··· DATA FOR THIS EXERCISE

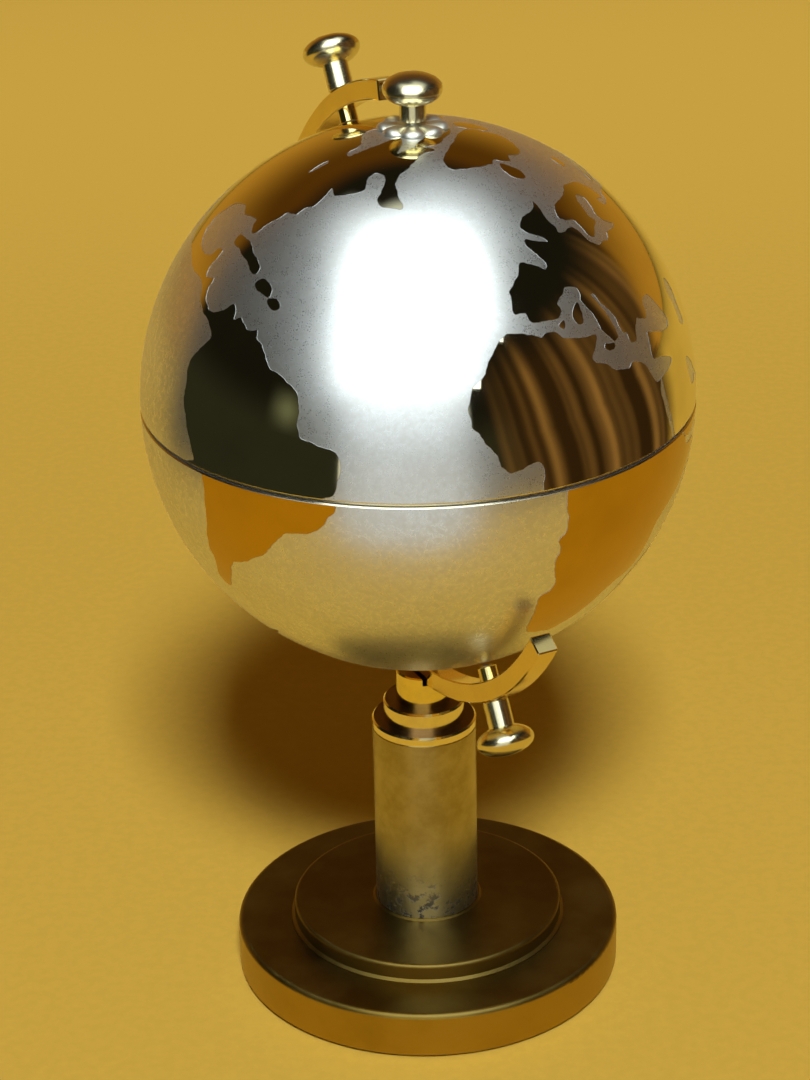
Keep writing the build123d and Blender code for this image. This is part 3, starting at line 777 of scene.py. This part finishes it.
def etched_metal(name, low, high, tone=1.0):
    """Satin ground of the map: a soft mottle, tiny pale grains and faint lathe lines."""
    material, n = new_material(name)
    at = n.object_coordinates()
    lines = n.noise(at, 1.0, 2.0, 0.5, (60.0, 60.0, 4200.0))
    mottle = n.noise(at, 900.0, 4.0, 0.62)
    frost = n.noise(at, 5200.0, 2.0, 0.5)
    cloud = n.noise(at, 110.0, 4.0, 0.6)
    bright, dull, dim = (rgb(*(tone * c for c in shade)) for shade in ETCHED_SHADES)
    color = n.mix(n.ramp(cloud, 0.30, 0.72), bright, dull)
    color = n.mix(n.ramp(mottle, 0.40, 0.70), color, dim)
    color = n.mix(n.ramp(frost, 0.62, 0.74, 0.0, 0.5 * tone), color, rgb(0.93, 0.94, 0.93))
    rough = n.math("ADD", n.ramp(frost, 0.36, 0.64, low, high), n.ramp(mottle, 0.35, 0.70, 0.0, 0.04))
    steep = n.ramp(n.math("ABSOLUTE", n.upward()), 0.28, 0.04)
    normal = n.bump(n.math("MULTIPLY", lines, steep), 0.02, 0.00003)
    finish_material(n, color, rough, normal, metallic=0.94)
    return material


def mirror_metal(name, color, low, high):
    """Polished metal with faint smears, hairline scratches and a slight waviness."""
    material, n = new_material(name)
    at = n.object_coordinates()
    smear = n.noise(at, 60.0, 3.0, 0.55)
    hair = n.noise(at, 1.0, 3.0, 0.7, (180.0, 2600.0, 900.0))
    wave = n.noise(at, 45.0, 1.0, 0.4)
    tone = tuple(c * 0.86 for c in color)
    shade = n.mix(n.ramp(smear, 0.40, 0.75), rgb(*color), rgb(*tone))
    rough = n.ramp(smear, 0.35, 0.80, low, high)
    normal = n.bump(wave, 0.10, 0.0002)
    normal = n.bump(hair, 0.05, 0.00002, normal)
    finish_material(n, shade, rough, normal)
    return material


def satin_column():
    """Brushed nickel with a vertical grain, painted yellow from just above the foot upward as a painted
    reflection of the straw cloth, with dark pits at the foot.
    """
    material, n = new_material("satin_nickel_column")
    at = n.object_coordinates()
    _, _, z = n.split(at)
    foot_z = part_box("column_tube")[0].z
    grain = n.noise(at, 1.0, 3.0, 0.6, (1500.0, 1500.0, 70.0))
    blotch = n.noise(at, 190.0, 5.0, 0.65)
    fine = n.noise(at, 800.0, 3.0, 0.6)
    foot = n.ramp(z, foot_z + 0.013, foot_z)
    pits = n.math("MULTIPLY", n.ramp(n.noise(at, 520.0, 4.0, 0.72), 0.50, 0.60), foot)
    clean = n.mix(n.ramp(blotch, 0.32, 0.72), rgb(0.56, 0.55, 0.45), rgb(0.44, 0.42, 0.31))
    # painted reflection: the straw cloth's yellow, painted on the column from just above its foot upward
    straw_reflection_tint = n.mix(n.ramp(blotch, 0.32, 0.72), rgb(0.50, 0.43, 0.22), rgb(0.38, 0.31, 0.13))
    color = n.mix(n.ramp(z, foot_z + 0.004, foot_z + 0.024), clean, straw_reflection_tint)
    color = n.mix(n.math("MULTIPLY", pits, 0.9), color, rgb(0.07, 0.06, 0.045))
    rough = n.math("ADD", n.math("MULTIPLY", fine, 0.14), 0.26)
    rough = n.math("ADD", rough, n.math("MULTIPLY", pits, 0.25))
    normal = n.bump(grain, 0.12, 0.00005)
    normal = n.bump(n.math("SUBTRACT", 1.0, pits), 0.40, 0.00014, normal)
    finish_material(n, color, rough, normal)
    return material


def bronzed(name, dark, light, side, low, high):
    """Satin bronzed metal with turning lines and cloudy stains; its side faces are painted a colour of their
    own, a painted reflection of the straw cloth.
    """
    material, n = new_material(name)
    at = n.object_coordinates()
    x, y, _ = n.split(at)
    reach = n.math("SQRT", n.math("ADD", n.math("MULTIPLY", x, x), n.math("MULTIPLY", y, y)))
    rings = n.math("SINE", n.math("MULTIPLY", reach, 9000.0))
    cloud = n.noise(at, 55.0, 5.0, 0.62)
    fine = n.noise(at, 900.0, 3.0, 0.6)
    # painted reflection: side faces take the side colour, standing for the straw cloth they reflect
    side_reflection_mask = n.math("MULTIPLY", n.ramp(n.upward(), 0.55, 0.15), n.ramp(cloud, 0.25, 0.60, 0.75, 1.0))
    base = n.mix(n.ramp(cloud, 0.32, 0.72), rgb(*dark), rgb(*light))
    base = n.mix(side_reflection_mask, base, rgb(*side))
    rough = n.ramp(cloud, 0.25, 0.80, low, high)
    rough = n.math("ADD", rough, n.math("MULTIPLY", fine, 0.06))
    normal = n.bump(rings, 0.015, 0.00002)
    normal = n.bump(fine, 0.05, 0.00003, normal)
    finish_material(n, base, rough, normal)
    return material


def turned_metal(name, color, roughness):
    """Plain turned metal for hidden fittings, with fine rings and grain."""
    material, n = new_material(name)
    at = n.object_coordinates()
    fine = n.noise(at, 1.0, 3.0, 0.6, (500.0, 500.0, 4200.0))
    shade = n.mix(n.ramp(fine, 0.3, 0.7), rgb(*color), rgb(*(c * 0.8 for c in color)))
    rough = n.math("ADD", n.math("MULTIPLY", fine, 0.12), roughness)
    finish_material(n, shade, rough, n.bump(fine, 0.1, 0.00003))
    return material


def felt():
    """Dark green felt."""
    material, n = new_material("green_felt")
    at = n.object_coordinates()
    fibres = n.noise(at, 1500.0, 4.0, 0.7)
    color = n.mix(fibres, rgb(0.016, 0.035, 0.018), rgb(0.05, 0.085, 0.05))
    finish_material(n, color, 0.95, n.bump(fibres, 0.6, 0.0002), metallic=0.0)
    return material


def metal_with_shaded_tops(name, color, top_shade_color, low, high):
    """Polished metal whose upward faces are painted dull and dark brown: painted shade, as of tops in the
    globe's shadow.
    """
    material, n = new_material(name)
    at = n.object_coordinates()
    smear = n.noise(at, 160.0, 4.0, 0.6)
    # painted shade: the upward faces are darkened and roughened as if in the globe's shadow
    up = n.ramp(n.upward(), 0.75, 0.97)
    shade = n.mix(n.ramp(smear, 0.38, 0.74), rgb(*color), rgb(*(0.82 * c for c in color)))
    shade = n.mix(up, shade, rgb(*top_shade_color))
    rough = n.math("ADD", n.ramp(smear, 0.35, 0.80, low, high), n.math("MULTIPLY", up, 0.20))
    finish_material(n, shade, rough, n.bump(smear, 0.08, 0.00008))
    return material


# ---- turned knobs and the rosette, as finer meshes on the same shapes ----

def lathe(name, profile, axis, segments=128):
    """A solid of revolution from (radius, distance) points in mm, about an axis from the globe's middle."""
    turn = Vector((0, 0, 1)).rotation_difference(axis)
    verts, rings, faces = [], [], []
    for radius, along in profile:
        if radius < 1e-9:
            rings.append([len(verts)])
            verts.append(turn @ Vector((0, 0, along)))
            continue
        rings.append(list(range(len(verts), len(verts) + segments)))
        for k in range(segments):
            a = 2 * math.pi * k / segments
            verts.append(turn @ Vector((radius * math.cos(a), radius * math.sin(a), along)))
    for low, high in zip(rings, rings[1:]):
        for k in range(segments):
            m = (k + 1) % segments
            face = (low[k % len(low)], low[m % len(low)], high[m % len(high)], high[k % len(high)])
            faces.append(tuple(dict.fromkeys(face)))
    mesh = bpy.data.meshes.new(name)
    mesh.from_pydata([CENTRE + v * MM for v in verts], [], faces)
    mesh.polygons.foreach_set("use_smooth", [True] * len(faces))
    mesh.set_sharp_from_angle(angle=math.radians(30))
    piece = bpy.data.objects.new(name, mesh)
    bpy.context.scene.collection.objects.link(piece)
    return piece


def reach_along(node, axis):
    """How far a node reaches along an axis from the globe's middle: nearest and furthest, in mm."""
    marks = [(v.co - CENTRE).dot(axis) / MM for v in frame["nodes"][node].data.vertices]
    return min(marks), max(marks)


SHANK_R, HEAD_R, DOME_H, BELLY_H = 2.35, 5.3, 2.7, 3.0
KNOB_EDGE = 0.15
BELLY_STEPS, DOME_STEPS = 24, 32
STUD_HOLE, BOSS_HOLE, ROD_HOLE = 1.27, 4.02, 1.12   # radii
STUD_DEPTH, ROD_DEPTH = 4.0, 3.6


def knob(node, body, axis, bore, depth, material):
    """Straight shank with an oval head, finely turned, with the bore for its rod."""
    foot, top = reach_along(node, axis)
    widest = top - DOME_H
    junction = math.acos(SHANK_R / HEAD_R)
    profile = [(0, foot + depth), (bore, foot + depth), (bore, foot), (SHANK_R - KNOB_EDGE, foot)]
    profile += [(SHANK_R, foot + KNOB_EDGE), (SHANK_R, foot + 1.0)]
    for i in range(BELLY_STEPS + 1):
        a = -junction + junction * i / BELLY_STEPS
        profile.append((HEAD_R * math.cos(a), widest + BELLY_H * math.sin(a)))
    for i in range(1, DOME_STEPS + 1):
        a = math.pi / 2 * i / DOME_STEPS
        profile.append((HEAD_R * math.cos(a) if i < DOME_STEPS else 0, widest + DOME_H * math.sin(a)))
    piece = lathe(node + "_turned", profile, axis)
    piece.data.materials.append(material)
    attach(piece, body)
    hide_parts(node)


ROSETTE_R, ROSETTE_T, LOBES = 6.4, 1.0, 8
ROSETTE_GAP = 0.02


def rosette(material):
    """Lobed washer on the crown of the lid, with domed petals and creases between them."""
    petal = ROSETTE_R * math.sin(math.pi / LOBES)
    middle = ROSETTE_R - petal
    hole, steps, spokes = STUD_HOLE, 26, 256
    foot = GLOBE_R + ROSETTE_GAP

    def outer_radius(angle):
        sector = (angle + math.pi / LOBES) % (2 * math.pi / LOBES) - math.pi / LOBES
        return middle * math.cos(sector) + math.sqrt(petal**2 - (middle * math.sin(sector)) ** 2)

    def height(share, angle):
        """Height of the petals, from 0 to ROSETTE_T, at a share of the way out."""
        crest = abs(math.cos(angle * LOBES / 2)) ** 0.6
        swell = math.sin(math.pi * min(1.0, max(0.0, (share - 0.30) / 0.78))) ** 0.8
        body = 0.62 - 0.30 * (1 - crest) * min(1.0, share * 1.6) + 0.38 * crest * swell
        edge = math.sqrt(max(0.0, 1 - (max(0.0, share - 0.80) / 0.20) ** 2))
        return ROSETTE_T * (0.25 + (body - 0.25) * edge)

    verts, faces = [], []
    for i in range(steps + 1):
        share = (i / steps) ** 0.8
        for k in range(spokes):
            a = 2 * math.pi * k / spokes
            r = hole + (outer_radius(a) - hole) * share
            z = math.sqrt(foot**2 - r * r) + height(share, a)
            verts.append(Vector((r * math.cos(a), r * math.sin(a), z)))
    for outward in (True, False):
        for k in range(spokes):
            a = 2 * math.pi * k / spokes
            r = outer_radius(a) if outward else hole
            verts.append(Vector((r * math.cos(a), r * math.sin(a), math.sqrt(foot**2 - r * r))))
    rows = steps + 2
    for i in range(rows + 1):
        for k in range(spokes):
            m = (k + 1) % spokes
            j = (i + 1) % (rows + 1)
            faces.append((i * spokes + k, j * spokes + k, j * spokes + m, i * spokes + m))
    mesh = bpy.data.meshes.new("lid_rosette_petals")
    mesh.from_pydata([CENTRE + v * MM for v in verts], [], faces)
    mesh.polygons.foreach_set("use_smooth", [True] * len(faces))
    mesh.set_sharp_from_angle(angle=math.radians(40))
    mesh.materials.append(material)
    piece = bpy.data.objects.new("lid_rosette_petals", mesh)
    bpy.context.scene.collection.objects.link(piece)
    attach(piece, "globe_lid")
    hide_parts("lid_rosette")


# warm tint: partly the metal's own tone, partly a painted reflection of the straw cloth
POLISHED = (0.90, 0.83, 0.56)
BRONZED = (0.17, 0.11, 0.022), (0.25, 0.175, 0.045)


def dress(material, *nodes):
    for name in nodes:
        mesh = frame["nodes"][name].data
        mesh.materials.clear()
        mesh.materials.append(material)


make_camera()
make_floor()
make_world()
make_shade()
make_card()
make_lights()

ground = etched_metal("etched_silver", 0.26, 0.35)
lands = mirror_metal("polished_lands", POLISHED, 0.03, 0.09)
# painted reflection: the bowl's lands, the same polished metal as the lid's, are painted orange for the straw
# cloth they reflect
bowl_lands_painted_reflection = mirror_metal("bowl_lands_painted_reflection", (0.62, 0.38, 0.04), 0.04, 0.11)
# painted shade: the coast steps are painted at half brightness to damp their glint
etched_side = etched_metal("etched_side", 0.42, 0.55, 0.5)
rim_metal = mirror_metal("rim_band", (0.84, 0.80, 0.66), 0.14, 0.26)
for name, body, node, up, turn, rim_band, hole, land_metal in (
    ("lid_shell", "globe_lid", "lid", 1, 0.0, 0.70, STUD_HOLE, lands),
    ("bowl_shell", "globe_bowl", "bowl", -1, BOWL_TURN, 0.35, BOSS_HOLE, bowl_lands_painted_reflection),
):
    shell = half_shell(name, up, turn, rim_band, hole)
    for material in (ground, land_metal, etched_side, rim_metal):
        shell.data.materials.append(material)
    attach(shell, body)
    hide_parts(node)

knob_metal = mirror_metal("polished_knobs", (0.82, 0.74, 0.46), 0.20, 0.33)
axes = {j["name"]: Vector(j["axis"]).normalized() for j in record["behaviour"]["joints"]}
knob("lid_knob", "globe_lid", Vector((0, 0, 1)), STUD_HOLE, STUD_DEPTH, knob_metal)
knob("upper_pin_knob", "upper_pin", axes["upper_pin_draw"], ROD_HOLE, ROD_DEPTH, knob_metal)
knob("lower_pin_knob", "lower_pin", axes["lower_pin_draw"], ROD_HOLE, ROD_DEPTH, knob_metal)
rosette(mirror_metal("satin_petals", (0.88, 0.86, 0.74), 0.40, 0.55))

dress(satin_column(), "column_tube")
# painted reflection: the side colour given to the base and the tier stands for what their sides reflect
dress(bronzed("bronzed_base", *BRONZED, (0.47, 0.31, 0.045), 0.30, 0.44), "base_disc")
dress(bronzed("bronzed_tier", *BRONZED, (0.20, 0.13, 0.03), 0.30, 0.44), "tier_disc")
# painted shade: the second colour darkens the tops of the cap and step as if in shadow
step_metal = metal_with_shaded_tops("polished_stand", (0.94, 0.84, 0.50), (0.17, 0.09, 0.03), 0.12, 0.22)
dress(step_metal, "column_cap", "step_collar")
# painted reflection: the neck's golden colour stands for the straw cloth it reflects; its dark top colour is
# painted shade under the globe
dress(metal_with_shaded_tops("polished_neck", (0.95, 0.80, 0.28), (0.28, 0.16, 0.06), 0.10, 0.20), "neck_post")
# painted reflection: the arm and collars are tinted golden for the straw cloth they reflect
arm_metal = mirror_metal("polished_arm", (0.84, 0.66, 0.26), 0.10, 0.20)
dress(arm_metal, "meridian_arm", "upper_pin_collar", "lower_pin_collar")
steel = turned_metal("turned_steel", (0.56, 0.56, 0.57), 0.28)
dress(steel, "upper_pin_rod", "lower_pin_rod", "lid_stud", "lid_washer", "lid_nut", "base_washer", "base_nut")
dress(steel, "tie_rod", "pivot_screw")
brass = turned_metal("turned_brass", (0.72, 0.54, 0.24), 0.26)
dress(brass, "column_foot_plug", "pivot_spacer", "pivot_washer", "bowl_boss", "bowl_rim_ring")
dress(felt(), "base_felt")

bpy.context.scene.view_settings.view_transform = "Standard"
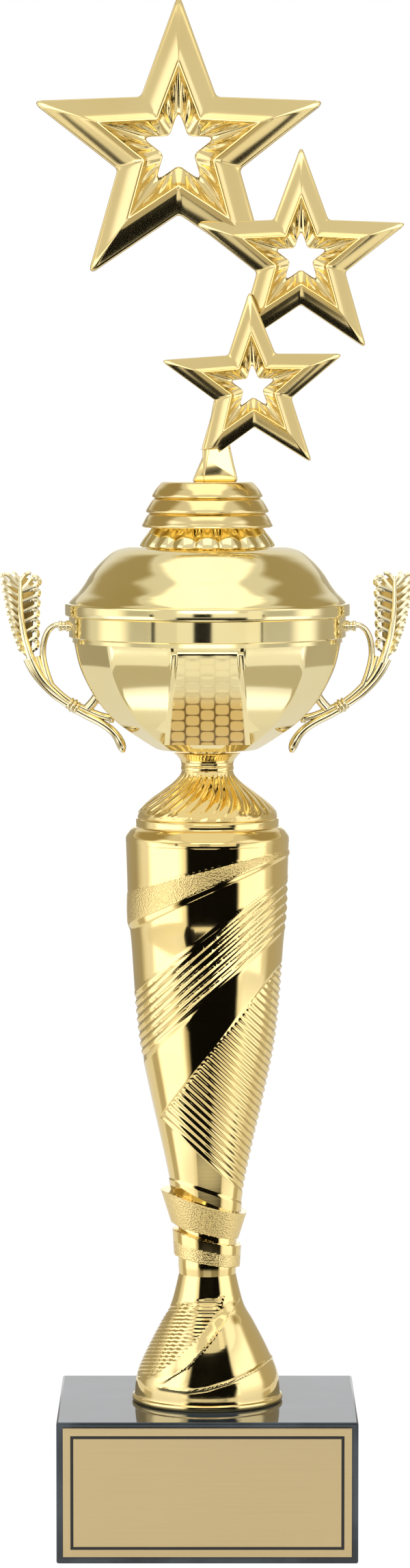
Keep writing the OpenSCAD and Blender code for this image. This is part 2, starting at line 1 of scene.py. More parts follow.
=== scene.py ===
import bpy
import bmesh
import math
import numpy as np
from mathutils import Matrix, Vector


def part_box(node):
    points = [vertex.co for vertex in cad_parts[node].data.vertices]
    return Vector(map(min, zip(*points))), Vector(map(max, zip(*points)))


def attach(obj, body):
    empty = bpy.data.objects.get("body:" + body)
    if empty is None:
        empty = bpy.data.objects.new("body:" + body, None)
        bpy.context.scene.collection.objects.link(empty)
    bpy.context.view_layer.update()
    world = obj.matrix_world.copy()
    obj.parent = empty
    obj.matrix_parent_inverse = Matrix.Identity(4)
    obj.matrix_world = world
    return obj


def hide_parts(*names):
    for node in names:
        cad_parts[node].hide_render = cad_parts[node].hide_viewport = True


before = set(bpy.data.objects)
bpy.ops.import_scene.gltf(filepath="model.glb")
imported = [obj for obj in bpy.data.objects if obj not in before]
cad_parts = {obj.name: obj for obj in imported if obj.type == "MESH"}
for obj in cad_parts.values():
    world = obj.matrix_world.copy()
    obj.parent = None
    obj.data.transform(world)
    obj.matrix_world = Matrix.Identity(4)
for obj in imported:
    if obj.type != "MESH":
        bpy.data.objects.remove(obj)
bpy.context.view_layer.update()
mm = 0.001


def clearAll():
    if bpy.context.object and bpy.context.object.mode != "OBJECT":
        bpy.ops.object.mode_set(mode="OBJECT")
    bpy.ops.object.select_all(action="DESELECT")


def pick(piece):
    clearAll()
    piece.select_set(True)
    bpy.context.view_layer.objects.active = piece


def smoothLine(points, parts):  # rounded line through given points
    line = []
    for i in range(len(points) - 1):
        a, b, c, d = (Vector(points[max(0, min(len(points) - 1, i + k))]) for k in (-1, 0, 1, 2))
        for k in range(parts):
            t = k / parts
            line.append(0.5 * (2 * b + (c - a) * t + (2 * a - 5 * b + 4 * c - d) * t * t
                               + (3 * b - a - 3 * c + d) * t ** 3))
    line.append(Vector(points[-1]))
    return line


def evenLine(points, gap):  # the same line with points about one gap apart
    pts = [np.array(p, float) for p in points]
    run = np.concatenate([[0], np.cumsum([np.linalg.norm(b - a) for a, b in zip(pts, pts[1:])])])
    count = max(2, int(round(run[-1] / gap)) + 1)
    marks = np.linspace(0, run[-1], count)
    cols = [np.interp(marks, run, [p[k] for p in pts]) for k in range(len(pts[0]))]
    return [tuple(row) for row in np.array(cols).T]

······

Write out again only the lines from the line containing "Keep writing the OpenSCAD" through the line containing "imported = [obj", both included, exactly as they are.

§ **SOLUTION FOR THIS TASK**
Keep writing the OpenSCAD and Blender code for this image. This is part 2, starting at line 1 of scene.py. More parts follow.
=== scene.py ===
import bpy
import bmesh
import math
import numpy as np
from mathutils import Matrix, Vector


def part_box(node):
    points = [vertex.co for vertex in cad_parts[node].data.vertices]
    return Vector(map(min, zip(*points))), Vector(map(max, zip(*points)))


def attach(obj, body):
    empty = bpy.data.objects.get("body:" + body)
    if empty is None:
        empty = bpy.data.objects.new("body:" + body, None)
        bpy.context.scene.collection.objects.link(empty)
    bpy.context.view_layer.update()
    world = obj.matrix_world.copy()
    obj.parent = empty
    obj.matrix_parent_inverse = Matrix.Identity(4)
    obj.matrix_world = world
    return obj


def hide_parts(*names):
    for node in names:
        cad_parts[node].hide_render = cad_parts[node].hide_viewport = True


before = set(bpy.data.objects)
bpy.ops.import_scene.gltf(filepath="model.glb")
imported = [obj for obj in bpy.data.objects if obj not in before]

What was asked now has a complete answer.